« Vivre n’était jamais suffisant. Il fallait se projeter des plans à long terme, cela il ne le comprenait pas – par quelles démangeaisons elles se retrouvaient à lui établir des projections à long terme, la maternité revenait toujours sur le tapis, lui, qui était somme toute le premier enfant, n’était plus jouet satisfaisant, une pression ambiante ou un appel physiologique entraînait sans faute les gonflements de circonstance, ensuite de quoi tout était détruit, on était liquidé par la paternité, la paternité n’était plus qu’une maladie honteuse qu’on cachait quelques temps, puis qu’on finissait par brandir fièrement, car on n’avait plus que cela. » (R.D, Matanzas, 2018)
« Vous voyez un homme dans une attitude méditative, ou lisant un livre en fauteuil, les jambes croisées, et vous imaginez cet homme dans une position d’amours charnelles ; il est discrédité. L’homme n’est plus plausible s’il s’est laissé pervertir sexuellement. Moi-même, pour me décharger de la rançon physiologique insupportable, je fais très vite mes besoins dans l’évier en arrivant dans la chambre d’hôtel, ainsi puis-je me disposer à écrire sans être tiraillé par un désir malfaisant. Non seulement je dois exécuter mes exercices physiques, mais il me faut aussi subir des excrétions interminables et éjaculer dans l’évier, quand le réceptionniste ne me retient pas boire une bière au bar de l’hôtel. Si je ne décharge pas cette purée cumulative il m’est impossible d’écrire. » (R.D, entretien avec J.P Gavard)

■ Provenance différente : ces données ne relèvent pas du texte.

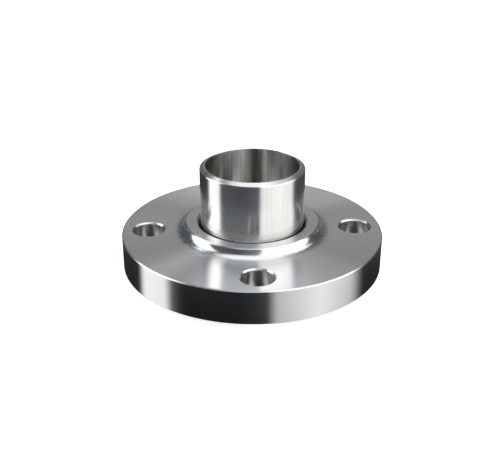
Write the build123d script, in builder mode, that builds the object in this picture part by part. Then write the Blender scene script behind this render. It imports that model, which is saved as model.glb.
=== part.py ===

« Il m’a été inoculé le désir de me raconter, mais des hontes m’en empêchent, des écueils de pudeur se sont dressés sur le chemin de l’écriture, ou je les ai dressés, dirais-je, personnellement, à cause d’un nombre conséquent de mauvais choix, d’erreurs de jugements, de précipitations, ce jeune homme trop prompt à angoisser que j’étais et que je demeure, l’exemple le plus frappant serait cette terreur ressentie post-déménagement, si bien que je travestis en fin de compte la réalité, la déguise d’une manière qui, peut-être, pourrait m’humilier davantage, réalité qui, pourtant, demeurant légèrement dévoyée, donc fausse, maquille par le mensonge l’horreur de mon curriculum, transfigure mon malheur, panse mes blessures et me console. Peut-être, me dis-je, l’impériosité de l’objet livre fera foi, peut-être serai-je assez assidu dans ma folie pour changer le cours du passé jusque dans ma mémoire. » (R.D, entretien avec J.P Gavard)
« Le nombre des secrets progresse sans qu’on le remarque. Les secrets naissent au fil du temps, les hontes refoulées deviennent souvenirs presque oubliés puis secrets, si bien qu’en livrant un secret on a l’impression de vider son sac alors qu’il se remplit en réalité par un autre endroit, non par l’ouverture mais par une porte dérobée. En regardant dans la hotte à secrets on s’aperçoit alors que les hontes et les secrets se sont accumulés, qu’il semble dès lors impossible de les livrer avant sa fin, car le temps ne joue jamais en la faveur de l’aveu, le bon secret se cachant en quelque sorte à lui-même et résistant à toutes les faiblesses et à toutes les volontés. » (R.D, entretien avec J.P Gavard)
Le Récupérateur a deux ans (déjà). Nous attendons la nouvelle ponte.